Lalu pada 1998, kebencian yang umurnya sudah ratusan tahun ini kembali jadi legitimasi terhadap pelbagai penjarahan, diskriminasi, perkosaan, dan pembunuhan di Jakarta. Lagi-lagi kesenjangan ekonomi dijadikan pembenaran untuk memporak-porandakan warga China. Sayangnya, kasus ini tak pernah diusut hingga sekarang.
Sebaliknya, negara yang jadi aktor utama penyulut kebencian justru mengekalkan diskriminasi ras ini lewat berbagai regulasi. Instruksi Presiden Soeharto Nomor 14 Tahun 1967 menyebutkan, segala kegiatan keagamaan, kepercayaan, dan adat-istiadat China tidak boleh dilakukan lagi.
Masyarakat peranakan China yang dicurigai masih memiliki ikatan dengan negara komunis RRC, juga dibatasi dengan surat edaran Nomor 6 Tahun 1967. Di dalamnya memuat tentang kewajiban perubahan nama yang lebih berbau Indonesia untuk warga China. Misalnya Sun Yat Po menjadi Kartinah. Penggunaan Bahasa Mandarin dilarang keras. Kesenian barongsai, perayaan hari Imlek secara terbuka, semua dilarang di era Orde baru.
Keran kebebasan warga China baru terbuka saat Presiden Gus Dur memerintah Indonesia. Salah satu momen penting adalah ketika Gus Dur mencabut Inpres Nomor 14 Tahun 1967. Inpres tersebut dicabut dengan terbitnya Keputusan Presiden Nomor 6 Tahun 2000 pada 17 Januari 2000. Warga China pun tak lagi sembunyi-sembunyi merayakan momen keagamaan dan tradisi mereka. Terlebih saat Presiden Megawati Soekarno Putri memutuskan tahun baru Imlek sebagai hari libur nasional.

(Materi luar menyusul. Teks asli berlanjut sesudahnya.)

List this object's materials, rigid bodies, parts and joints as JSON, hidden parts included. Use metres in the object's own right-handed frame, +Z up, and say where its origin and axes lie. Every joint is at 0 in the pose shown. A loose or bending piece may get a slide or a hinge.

Suka cita warga China merayakan Imlek memang telah terlihat di berbagai sudut kota. Tak ada lagi orang China yang malu mengenakan baju khas mereka, berbicara dalam bahasa Mandarin, atau berkarier di ranah publik termasuk menjadi Pegawai Negeri Sipil (PNS).
Namun apakah sentimen rasial terhadap warga China telah berakhir? Menurut analisis Made Supriatma, mantan peneliti Lembaga Studi Realino (LSR) Yogyakarta, seperti yang dilansir dari Indoprogress, sejarah kelam berbau sentimen ras masih membayangi masyarakat China di Indonesia.
Menurutnya yang paling kentara terjadi di Pilkada Jakarta 2017 lalu, di mana Ahok ditikam dengan pisau rasial. Made menyentil status Prabowo Subianto yang mengesankan supaya orang China jangan terjebak dalam politik praktis. Sebab selamanya, orang China dipandang sebagai ‘pendatang’, sekalipun telah hidup di Indonesia sekian ratus tahun.
Politik identitas inilah yang terus didengungkan untuk mendiskriminasi orang China. Kebetulan gejala ini kembali menguat, terutama di tahun politik 2017 hingga 2018. Orang China menurut Made, dalam hemat banyak orang sebaiknya berada dalam ghetto ekonomi agar lebih mudah dikontrol.
“Sepanjang orang China hanya mengurusi dagangnya, menumpuk harta dan menjadi kaya raya, maka kerusuhan rasial yang bertindihan dengan kesenjangan ekonomi itu dengan mudah disulut,” tulisnya.
Persoalannya kemudian, lanjutnya, siapa yang paling mampu menyulut ini? Sementara sejumlah kerusuhan sosial pelakunya merupakan gerombolan massa. Oleh Made, para penyulut ini disebut sebagai ‘riots entrepreneurs.’ Siapakah yang punya kemampuan itu? Jelas, mereka yang punya kontrol terhadap kekuasaan politik.
Jadi, apakah warga China sudah betul-betul bebas laiknya warga lain yang bertempat tinggal di Indonesia? Dalam perkara menjalani ritual dan peribadatan, ya, tidak ada larangan. Namun dalam skala partisipasi publik, jelas ini masih menyisakan sejumlah catatan. Ya, termasuk catatan kelam. Ironis.